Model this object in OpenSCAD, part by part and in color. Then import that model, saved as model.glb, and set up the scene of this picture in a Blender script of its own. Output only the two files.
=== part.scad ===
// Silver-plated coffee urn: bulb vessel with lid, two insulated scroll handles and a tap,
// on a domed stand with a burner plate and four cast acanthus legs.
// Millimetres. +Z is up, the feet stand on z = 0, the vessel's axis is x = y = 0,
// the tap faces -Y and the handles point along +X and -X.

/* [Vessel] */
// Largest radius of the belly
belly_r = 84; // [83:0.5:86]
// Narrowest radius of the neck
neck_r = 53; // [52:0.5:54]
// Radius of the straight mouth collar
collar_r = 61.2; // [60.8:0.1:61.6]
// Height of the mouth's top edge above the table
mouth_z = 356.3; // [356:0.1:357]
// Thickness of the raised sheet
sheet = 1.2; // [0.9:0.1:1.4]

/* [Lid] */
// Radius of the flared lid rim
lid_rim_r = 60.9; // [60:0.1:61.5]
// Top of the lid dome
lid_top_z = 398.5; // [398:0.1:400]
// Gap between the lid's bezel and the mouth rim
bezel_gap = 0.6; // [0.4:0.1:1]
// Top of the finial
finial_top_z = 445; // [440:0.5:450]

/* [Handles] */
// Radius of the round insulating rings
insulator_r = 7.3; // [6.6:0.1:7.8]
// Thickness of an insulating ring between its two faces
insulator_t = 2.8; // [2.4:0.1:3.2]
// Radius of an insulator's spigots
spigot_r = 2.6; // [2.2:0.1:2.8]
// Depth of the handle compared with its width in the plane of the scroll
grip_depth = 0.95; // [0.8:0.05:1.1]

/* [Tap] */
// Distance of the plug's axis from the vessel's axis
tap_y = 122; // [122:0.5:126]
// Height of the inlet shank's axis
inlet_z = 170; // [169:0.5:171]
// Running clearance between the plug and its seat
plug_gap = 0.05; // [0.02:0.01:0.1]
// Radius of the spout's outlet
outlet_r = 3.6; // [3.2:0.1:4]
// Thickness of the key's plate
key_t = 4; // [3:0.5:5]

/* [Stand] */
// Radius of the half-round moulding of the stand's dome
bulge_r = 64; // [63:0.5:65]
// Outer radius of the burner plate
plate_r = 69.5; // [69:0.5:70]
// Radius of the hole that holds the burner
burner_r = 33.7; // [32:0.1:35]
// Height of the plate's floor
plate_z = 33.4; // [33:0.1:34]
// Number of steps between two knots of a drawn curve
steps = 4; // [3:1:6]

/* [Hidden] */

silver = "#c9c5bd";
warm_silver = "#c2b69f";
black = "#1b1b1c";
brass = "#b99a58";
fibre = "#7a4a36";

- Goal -
Copy out each line above, character for character.

- Reply to the task -
Model this object in OpenSCAD, part by part and in color. Then import that model, saved as model.glb, and set up the scene of this picture in a Blender script of its own. Output only the two files.
=== part.scad ===
// Silver-plated coffee urn: bulb vessel with lid, two insulated scroll handles and a tap,
// on a domed stand with a burner plate and four cast acanthus legs.
// Millimetres. +Z is up, the feet stand on z = 0, the vessel's axis is x = y = 0,
// the tap faces -Y and the handles point along +X and -X.

/* [Vessel] */
// Largest radius of the belly
belly_r = 84; // [83:0.5:86]
// Narrowest radius of the neck
neck_r = 53; // [52:0.5:54]
// Radius of the straight mouth collar
collar_r = 61.2; // [60.8:0.1:61.6]
// Height of the mouth's top edge above the table
mouth_z = 356.3; // [356:0.1:357]
// Thickness of the raised sheet
sheet = 1.2; // [0.9:0.1:1.4]

/* [Lid] */
// Radius of the flared lid rim
lid_rim_r = 60.9; // [60:0.1:61.5]
// Top of the lid dome
lid_top_z = 398.5; // [398:0.1:400]
// Gap between the lid's bezel and the mouth rim
bezel_gap = 0.6; // [0.4:0.1:1]
// Top of the finial
finial_top_z = 445; // [440:0.5:450]

/* [Handles] */
// Radius of the round insulating rings
insulator_r = 7.3; // [6.6:0.1:7.8]
// Thickness of an insulating ring between its two faces
insulator_t = 2.8; // [2.4:0.1:3.2]
// Radius of an insulator's spigots
spigot_r = 2.6; // [2.2:0.1:2.8]
// Depth of the handle compared with its width in the plane of the scroll
grip_depth = 0.95; // [0.8:0.05:1.1]

/* [Tap] */
// Distance of the plug's axis from the vessel's axis
tap_y = 122; // [122:0.5:126]
// Height of the inlet shank's axis
inlet_z = 170; // [169:0.5:171]
// Running clearance between the plug and its seat
plug_gap = 0.05; // [0.02:0.01:0.1]
// Radius of the spout's outlet
outlet_r = 3.6; // [3.2:0.1:4]
// Thickness of the key's plate
key_t = 4; // [3:0.5:5]

/* [Stand] */
// Radius of the half-round moulding of the stand's dome
bulge_r = 64; // [63:0.5:65]
// Outer radius of the burner plate
plate_r = 69.5; // [69:0.5:70]
// Radius of the hole that holds the burner
burner_r = 33.7; // [32:0.1:35]
// Height of the plate's floor
plate_z = 33.4; // [33:0.1:34]
// Number of steps between two knots of a drawn curve
steps = 4; // [3:1:6]

/* [Hidden] */

silver = "#c9c5bd";
warm_silver = "#c2b69f";
black = "#1b1b1c";
brass = "#b99a58";
fibre = "#7a4a36";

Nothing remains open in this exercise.